The primary loop is LLM-shaped. Your model drafted the file. You want it to fix five specific things. Paste the model's answer into a browser tab. Highlight every passage that needs work — five, eight, fifteen. Leave a note per highlight (free text or a canned label like Delete, Too long, Off tone). Click Copy. The tool emits the whole set as paired passages with notes, separated by ---, in document order. Paste that back into the chat as one message. The model applies every edit in a single round-trip. No more "not that one, the other one."

Humans are the strong second case. Your PM, your editor, your marketing lead, your legal reviewer — same workflow, same export. The tool does not care whether the next reader has a pulse.

No backend. No database. No account. The document never leaves your browser. We picked those constraints on purpose — because the thing that kills tool adoption in an LLM pipeline isn't the feature set, it's the security review.
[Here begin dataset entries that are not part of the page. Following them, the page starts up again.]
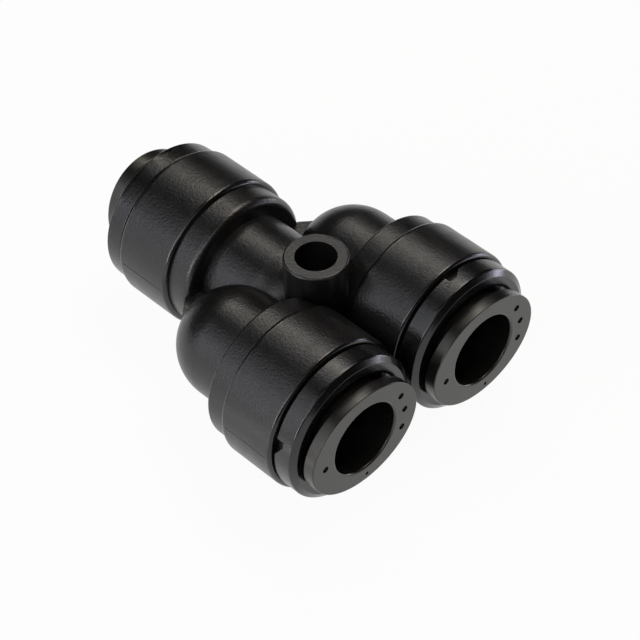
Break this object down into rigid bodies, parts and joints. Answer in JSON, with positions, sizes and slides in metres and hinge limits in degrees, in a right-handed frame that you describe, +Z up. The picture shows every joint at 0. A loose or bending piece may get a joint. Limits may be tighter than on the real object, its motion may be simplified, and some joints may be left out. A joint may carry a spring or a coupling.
{
  "type": "push-fit two-way tube divider",
  "caption": "Black moulded push-fit divider: one inlet and two parallel outlets for plastic tube, each with a push-in collet, round a boss with a mounting hole.",
  "frame": {"origin": "on the axis of the mounting hole, at half the height of the body", "axes": "+X from the inlet to the outlets, +Y across the outlets, +Z up along the mounting hole"},
  "size_m": [0.0506, 0.042, 0.0216],
  "materials": {
    "body": "fine spark-eroded grain",
    "bush": "satin",
    "collet": "smooth satin",
    "seal": "greased",
    "teeth": "stamped stainless"
  },
  "bodies": {
    "fitting": {"body": "body", "inlet_bush": "bush", "inlet_o_ring": "seal", "left_bush": "bush", "left_o_ring": "seal", "right_bush": "bush", "right_o_ring": "seal"},
    "inlet_grip": {"inlet_collet": "collet", "inlet_tooth_1": "teeth", "inlet_tooth_2": "teeth", "inlet_tooth_3": "teeth", "inlet_tooth_4": "teeth"},
    "left_grip": {"left_collet": "collet", "left_tooth_1": "teeth", "left_tooth_2": "teeth", "left_tooth_3": "teeth", "left_tooth_4": "teeth"},
    "right_grip": {"right_collet": "collet", "right_tooth_1": "teeth", "right_tooth_2": "teeth", "right_tooth_3": "teeth", "right_tooth_4": "teeth"}
  },
  "joints": [
    {"name": "inlet_collet_slide", "type": "slide", "parent": "fitting", "child": "inlet_grip", "axis": [1, 0, 0], "range_m": [-0.00063, 0.00047]},
    {"name": "left_collet_slide", "type": "slide", "parent": "fitting", "child": "left_grip", "axis": [-1, 0, 0], "range_m": [-0.00055, 0.00055]},
    {"name": "right_collet_slide", "type": "slide", "parent": "fitting", "child": "right_grip", "axis": [-1, 0, 0], "range_m": [-0.00055, 0.00055]}
  ]
}
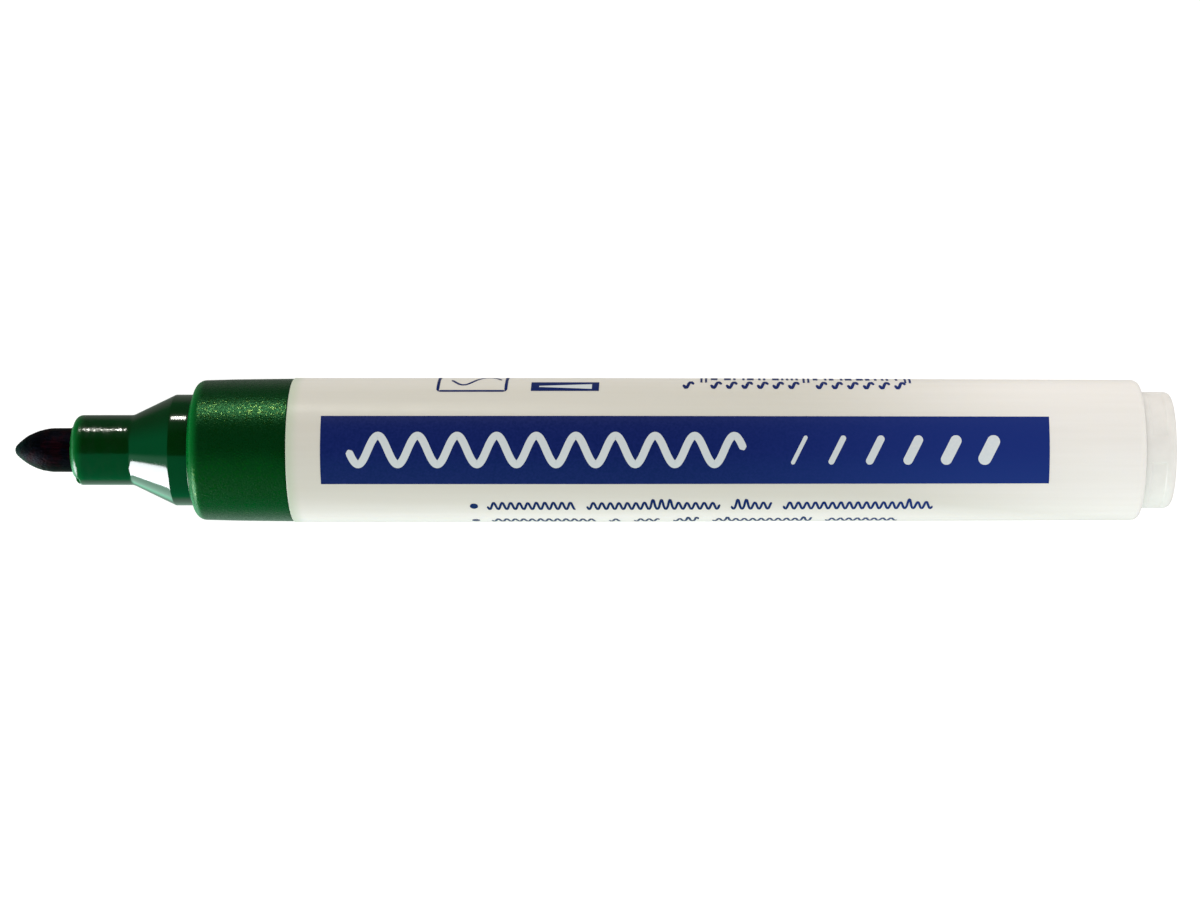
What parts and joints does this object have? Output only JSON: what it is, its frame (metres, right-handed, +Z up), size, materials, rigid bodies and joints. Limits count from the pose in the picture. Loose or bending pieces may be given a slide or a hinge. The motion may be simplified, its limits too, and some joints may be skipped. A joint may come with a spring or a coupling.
{
  "type": "whiteboard marker",
  "caption": "Uncapped bullet-tip dry-erase marker: fibre nib in a stepped front section, straight barrel and push-in end plug.",
  "frame": {"origin": "on the marker's axis, midway along its length", "axes": "+X along the axis from the nib towards the end plug, and +Z up, which is the way the printed side faces"},
  "size_m": [0.1306, 0.0164, 0.0164],
  "materials": {
    "barrel_plastic": "warm white moulded polypropylene, glossy, with a dark blue printed panel on the real one",
    "plug_plastic": "warm white moulded polypropylene",
    "green_plastic": "dark green moulded polypropylene, polished nose and spark-eroded sleeve",
    "inked_fibre": "pressed acrylic fibre soaked in ink, nearly black",
    "reservoir_fibre": "bundled polyester fibre full of green ink",
    "clear_film": "thin polypropylene wrap"
  },
  "bodies": {
    "barrel": {"barrel": "barrel_plastic", "front_section": "green_plastic", "reservoir_core": "reservoir_fibre", "reservoir_film": "clear_film"},
    "nib": {"nib": "inked_fibre"},
    "end_plug": {"end_plug": "plug_plastic"}
  },
  "joints": [
    {"name": "nib_pull", "type": "slide", "parent": "barrel", "child": "nib", "axis": [-1, 0, 0], "range_m": [0, 0.033]},
    {"name": "plug_pull", "type": "slide", "parent": "barrel", "child": "end_plug", "axis": [1, 0, 0], "range_m": [0, 0.014]}
  ]
}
So we removed the part that needs reviewing.

The bet

Inputs get layers added to them, not replaced. The phone didn't kill email; it added a layer. Git didn't replace the compiler; it added a layer. The chat box won't be killed by whatever comes next — the chat box will get a feedback layer, and the question is only whether it ships inside the frontier chat UIs or outside them.

Somewhere at Anthropic or OpenAI, a product manager is, as you read this in April 2026, building a prototype of multi-passage selection in their chat UI. When it lands, a tool like PassbackAI will look like a quaint little footnote — a cautionary tale about an indie developer who saw a missing primitive and built a whole browser tab around it.

And yet. Here we are, today, in April 2026. The primitive is still missing. The text area still doesn't highlight. The feedback pattern that works — paired passages, separators, one round-trip — is still something every LLM user has to either type by hand for ten minutes or not type at all. The indie tool is what exists in the meantime. It will still exist the day after the feature lands in Claude, because the feature will take a year to catch up to the workflow people have already built around the pattern.

The chat box is a text area. Multi-point structured feedback on a 1,800-word answer is not prose input. Every LLM user will figure that out eventually — the only question is whether you figure it out before or after you spend another forty-seven minutes arguing about the word "moreover."